И еще вопрос:
— Молодой! Какие подковы в четвертом эскадроне Лейб-Гвардии Конно Гренадерского полка?
На это не всякий может ответить сразу, и другой молодой долго ходит по товарищам, стремясь познать истину.
А ответ на вопрос весьма простой:
— В четвертом эскадроне Лейб-Гвардии Конно Гренадерского полка подковы обыкновенные!
Тяжел первый день школы. Корнетство не успокаивается со своей «приемкой» до позднего вечера, и даже укладывание после зори в койку не гарантирует молодому заслуженный покой.
— Кальсоны сложены неправильно! Разве это четырехугольник! Потрудитесь сложить как следует!
Вы складываете на ново, затем ложитесь, начинаете засыпать, но через минуту вас кто-нибудь будит снова:
— Молодой! Какие вы пирожки любите больше? С капустой или говядиной?
Слава Богу, что завтра уже начало лекций и строевых занятий! Меньше времени для выполнения традиций!
V[3]
Здорово — иксы, плюсы, зеты —
Научных формул легион —
Банкеты, траверсы, барбеты —
Езда в манеже без стремен!
Часы лекций, часы науки — начинаются от 8-ми утра и продолжаются до полудня, когда наступает перерыв для завтрака.
Классы обоих курсов помещаются в особом классном флигеле, соединенном с главным зданием школы галереей.
В коридоре этой галереи, блестя своею сталью, стоит легкое артиллерийское орудие, мимо которого юнкера по несколько раз в день проходят в обе стороны.
В классах — две половины. Одна, — обыкновенно, правая — занята юнкерами эскадрона; левая — юнкерами казаками сотни, помещающейся над нами этажом выше.
Сотня училища — входит в его состав, но имеет свои особенности и свою историю.
Наук, воспринимаемых юнкерами — достаточно, и кроме общих военных — у нас есть свои особые науки, изучение которых обязательно только для кавалериста.

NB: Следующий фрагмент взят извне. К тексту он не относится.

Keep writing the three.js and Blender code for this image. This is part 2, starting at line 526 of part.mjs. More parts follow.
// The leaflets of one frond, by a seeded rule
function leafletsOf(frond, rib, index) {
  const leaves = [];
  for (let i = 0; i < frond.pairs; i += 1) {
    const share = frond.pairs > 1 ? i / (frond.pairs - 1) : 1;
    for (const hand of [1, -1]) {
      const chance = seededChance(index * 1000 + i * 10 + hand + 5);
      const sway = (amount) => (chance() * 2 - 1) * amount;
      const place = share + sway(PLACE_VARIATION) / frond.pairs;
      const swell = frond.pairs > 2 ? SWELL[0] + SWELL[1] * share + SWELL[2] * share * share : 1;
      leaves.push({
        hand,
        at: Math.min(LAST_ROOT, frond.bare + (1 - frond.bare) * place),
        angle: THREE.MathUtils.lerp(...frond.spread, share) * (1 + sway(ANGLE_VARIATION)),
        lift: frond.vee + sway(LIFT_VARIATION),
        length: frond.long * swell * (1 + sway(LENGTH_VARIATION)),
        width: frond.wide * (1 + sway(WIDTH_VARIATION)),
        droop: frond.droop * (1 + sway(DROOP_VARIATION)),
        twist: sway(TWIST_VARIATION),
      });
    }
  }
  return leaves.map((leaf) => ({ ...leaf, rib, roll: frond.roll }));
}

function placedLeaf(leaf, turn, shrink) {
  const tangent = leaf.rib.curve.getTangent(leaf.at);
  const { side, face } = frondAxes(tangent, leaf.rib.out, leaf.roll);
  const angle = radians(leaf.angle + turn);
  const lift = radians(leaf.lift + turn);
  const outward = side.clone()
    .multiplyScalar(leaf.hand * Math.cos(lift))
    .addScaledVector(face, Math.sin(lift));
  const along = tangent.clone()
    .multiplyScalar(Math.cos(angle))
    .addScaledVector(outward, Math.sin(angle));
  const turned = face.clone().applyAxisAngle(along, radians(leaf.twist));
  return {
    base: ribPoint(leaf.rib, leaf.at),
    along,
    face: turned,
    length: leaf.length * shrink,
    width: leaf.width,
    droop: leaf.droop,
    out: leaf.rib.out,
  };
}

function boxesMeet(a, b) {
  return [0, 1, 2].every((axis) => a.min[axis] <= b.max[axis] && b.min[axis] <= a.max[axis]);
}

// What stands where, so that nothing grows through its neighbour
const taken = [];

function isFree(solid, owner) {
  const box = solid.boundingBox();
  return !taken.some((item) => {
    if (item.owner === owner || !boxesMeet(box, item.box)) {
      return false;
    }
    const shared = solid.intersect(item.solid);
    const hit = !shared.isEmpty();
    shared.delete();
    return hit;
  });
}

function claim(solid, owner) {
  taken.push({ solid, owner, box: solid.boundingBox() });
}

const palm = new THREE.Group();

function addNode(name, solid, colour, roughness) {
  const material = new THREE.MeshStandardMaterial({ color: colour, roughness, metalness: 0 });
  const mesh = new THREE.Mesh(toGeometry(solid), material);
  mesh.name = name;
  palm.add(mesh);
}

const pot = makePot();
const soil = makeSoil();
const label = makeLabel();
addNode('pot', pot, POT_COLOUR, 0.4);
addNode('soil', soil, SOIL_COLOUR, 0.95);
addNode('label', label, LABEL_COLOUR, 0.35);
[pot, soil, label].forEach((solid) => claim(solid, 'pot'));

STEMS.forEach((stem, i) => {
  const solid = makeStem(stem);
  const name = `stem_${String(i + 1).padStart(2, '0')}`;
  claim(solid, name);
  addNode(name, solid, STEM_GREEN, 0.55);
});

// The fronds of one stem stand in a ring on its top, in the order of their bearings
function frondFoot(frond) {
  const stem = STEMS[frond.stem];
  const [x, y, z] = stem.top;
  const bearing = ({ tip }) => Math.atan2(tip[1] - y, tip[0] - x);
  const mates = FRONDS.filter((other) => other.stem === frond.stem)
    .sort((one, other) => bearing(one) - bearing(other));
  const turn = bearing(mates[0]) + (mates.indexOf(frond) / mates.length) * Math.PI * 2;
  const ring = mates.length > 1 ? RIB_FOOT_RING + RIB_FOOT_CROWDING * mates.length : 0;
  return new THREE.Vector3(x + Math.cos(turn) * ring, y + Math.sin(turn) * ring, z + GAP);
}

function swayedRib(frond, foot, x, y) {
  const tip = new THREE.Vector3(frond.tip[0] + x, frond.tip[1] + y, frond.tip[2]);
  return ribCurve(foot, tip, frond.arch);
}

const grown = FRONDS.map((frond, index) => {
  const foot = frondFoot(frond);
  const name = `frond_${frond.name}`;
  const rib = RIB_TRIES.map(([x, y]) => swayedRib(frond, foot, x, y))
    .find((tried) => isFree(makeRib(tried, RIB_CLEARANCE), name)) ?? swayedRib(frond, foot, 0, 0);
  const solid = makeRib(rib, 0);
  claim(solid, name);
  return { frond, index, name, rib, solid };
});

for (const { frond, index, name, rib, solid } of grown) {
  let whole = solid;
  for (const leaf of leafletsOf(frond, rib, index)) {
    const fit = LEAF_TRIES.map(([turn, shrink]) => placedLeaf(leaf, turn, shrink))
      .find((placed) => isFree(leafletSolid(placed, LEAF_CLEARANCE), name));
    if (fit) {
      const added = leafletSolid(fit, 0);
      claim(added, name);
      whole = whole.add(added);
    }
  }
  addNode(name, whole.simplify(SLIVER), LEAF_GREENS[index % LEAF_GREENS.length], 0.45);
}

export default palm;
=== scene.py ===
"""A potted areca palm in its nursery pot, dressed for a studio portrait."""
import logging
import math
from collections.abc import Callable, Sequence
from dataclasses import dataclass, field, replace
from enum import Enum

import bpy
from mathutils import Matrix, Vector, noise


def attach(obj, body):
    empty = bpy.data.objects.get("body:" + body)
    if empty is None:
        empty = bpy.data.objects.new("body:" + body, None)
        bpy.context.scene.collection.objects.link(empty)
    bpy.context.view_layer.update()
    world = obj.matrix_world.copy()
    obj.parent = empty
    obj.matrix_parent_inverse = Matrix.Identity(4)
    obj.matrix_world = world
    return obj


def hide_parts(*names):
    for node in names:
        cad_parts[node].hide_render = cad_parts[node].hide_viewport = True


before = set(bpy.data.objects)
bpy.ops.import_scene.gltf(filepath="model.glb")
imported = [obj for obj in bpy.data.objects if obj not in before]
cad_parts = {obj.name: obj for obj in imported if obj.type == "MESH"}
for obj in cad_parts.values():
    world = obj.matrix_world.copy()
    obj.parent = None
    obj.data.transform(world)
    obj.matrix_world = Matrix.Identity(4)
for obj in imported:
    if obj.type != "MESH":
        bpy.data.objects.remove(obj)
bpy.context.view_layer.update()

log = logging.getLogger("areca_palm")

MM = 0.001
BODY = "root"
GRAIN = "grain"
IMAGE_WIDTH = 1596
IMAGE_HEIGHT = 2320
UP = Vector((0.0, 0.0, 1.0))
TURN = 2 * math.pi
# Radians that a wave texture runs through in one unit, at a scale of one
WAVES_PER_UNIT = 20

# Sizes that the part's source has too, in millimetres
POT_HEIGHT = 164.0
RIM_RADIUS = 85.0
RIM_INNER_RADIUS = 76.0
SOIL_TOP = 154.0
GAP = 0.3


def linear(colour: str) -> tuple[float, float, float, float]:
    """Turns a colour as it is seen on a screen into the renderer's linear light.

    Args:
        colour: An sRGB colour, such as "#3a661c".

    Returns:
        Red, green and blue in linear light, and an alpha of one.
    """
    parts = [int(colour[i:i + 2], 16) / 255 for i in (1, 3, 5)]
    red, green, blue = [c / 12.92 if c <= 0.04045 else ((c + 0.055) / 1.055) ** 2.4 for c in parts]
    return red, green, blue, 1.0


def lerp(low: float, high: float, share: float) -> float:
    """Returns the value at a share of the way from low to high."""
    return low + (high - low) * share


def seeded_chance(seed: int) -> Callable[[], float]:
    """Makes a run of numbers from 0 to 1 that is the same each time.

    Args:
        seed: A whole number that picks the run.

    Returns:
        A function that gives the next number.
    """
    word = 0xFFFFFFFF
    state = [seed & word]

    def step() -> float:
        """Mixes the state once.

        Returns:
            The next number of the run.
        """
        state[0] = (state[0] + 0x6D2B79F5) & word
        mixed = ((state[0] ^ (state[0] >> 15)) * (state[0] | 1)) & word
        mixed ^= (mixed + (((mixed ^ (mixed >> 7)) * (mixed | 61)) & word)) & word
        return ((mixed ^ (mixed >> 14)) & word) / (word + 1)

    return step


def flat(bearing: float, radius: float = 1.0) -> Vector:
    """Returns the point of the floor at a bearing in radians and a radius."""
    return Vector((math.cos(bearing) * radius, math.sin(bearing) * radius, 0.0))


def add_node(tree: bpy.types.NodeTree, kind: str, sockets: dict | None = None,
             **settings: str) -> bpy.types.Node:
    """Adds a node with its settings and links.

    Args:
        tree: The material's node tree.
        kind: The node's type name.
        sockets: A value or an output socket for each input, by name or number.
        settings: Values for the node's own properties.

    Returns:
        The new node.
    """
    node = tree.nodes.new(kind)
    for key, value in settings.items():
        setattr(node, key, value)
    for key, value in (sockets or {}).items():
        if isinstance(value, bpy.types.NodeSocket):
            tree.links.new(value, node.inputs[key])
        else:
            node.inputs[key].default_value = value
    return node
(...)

К числу кавалерийских относится «История конницы» и «Гиппология», причем последняя имеет свои подотделы, в число которых входит «Экстерьер».
Юнкера — слушатели лекций, дробясь по отделениям, имеют на каждый предмет по нескольку преподавателей, из числа коих наиболее памятными являются следующие лица.

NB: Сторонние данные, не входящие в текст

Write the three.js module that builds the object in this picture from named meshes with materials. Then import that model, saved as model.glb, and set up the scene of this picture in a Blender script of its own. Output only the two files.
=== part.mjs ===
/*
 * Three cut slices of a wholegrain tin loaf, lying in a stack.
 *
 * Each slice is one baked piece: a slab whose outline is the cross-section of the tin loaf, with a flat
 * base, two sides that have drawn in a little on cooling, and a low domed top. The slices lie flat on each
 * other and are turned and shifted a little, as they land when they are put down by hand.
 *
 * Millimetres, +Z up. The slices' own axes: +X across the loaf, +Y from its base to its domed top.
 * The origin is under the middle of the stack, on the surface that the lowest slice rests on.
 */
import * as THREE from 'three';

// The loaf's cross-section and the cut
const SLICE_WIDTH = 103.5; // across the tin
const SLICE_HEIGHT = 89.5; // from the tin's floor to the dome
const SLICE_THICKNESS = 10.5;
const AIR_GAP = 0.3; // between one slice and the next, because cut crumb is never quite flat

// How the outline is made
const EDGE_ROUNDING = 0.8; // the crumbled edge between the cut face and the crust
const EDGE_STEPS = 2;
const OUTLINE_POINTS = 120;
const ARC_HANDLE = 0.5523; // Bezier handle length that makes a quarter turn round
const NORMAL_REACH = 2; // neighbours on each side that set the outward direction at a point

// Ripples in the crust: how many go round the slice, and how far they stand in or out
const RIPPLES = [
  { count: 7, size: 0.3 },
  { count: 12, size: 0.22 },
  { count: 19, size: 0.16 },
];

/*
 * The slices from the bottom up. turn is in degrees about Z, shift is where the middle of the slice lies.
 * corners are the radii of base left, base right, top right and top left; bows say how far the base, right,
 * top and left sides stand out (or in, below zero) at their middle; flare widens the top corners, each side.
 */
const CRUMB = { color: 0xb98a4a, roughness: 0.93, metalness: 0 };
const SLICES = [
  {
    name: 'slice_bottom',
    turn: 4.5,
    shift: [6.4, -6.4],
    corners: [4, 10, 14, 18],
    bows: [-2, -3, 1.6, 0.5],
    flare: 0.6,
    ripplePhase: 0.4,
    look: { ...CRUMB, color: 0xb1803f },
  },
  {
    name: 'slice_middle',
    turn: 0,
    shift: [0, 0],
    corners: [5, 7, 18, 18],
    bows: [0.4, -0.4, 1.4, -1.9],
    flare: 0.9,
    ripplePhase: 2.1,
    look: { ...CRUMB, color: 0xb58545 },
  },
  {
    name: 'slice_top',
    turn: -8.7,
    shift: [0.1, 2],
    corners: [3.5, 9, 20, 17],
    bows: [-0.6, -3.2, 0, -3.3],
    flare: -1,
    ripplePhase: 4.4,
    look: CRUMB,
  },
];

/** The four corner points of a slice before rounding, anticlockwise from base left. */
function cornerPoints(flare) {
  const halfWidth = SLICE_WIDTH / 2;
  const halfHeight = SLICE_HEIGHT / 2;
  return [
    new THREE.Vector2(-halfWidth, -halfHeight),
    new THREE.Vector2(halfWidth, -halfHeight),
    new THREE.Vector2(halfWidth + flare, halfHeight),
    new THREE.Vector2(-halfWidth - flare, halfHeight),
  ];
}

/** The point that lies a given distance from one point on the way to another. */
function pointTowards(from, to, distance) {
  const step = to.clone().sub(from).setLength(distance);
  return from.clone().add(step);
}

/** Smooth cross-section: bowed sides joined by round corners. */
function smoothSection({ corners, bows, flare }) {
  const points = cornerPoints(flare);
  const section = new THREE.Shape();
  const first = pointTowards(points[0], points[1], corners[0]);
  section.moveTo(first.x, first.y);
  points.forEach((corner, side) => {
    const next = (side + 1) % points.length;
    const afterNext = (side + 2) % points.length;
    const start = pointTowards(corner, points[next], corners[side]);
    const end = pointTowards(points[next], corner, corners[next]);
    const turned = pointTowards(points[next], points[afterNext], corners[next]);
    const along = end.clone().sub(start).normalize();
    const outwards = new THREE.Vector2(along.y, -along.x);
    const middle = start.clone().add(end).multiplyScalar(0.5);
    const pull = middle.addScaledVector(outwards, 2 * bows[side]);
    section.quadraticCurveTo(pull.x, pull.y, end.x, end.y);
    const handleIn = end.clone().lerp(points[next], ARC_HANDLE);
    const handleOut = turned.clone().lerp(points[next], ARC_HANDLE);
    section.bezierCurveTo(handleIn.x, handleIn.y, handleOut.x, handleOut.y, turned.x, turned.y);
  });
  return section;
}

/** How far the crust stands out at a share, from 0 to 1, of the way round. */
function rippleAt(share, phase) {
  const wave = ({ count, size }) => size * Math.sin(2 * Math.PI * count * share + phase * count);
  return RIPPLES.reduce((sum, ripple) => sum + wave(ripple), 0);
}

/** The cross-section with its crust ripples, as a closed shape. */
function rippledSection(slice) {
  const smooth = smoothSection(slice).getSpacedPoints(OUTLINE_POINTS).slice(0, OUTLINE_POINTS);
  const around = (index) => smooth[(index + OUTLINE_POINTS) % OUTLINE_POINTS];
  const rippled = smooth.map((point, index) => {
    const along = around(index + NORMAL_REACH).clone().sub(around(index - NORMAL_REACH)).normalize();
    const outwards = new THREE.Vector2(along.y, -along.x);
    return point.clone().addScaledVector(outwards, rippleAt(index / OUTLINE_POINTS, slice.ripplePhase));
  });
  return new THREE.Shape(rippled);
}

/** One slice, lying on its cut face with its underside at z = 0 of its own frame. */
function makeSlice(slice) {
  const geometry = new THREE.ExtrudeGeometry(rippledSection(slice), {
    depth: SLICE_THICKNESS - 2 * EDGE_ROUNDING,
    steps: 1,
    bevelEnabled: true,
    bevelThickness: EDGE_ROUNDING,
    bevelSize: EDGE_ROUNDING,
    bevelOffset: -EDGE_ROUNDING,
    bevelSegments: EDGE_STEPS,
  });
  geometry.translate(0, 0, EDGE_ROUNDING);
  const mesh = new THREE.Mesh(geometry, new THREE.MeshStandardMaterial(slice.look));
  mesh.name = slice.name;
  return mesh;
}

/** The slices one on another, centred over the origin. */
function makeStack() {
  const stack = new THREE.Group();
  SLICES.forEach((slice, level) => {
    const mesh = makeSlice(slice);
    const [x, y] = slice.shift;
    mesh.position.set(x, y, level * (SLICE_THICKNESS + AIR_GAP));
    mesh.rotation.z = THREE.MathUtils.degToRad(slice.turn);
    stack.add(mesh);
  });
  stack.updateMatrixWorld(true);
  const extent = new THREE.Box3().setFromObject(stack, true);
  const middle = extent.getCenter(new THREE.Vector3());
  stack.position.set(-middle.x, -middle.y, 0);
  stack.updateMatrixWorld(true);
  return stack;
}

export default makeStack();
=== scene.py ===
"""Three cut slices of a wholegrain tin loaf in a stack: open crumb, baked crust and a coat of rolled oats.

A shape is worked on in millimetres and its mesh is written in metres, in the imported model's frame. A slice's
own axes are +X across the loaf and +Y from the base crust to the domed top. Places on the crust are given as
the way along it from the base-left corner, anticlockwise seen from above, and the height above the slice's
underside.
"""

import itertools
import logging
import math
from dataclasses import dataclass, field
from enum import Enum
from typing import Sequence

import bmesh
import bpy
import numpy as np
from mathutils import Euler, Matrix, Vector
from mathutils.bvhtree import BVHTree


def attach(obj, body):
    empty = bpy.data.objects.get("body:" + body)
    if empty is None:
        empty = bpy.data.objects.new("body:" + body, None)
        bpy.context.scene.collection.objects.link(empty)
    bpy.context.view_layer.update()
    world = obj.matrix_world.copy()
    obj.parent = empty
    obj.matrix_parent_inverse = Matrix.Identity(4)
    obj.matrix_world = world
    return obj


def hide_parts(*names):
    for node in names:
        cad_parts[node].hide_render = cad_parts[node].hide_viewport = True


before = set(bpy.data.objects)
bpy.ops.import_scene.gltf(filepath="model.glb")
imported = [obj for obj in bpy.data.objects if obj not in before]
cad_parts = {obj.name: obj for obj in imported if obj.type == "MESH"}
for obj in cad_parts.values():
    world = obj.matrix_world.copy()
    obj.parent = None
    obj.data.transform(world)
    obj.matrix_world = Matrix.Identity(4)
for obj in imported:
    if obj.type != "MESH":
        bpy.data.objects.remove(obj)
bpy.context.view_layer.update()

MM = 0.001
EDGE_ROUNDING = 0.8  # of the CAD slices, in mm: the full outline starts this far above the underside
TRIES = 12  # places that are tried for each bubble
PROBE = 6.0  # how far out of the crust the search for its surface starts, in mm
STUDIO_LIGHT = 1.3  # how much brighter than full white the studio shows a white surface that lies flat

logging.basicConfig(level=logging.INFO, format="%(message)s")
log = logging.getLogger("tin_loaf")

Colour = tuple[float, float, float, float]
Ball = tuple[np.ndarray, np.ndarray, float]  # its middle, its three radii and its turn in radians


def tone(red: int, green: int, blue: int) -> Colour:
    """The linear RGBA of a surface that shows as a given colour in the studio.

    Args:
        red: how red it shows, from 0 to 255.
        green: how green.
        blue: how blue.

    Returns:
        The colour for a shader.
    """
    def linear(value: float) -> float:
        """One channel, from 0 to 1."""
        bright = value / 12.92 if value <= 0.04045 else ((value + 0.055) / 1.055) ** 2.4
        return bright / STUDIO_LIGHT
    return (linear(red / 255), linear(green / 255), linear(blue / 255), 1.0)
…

Во-первых — преподаватель русского языка и литературы Мохначев — убеленный сединами старец, воспитавший на своих лекциях буквально и отцов, и детей.
С каким чувством и увлечением рассказывал этот почтенный филолог звенящим шпорами юнкерам о бедной Карамзинской Лизе, так горько обманутой Эрастом!
За Мохначевым идет знаменитый преподаватель артиллерии генерал Христич, также не одному поколению сообщивший о том, что
Он также всю жизнь учил и отцов, и детей — и умер во время нашего пребывания в школе, дожив до солидной старости.
Я, как сейчас, помню его похороны, церковь училища, всю обтянутую черным крепом во время отпевания и проводы его к могиле всеми офицерами и воспитателями с хором трубачей во главе.
Тактику читал нам полковник Генерального Штаба Алексеев — впоследствии известный всей Империи Главнокомандующий, а «Историю конницы» — полковник Генерального Штаба Мориц, бывший Владимирский улан.
Полковник Мориц — носивший в наших кругах название Морица-Кавелахтского (от Кавелахтских высот, находящихся в окрестностях Дудергофа и Красного Села, где в мирное время решались тактические задачи под руководством полковника) — читал нам лекции о сражении при Каннах и Гавгамелах — где кавалерию еще заменяли фаланги слонов — читал о подвигах и походах блестящей конницы Густава Адольфа, с увлечением воспроизводил в рассказе знаменитую атаку польских улан при Сомо Сьеро в Испании, о действиях партизана Сеславина в 1812-м году.
Кроме полковника Морица военные науки в наше время преподавались офицерами Генерального Штаба Епанчиным (впоследствии директор Пажеского Корпуса), Осиповым, законоведение читалось полковником Селецким, артиллерию, кроме Христича, читал еще генерал Будаевский.
Военную топографию нам излагал полковник Трамбицкий, фортификацию полковник Фалевич, капитан Колонтай, — а химию и механику, считавшуюся среди нас «науками сугубыми» — читал «штатский» профессор Богаевский.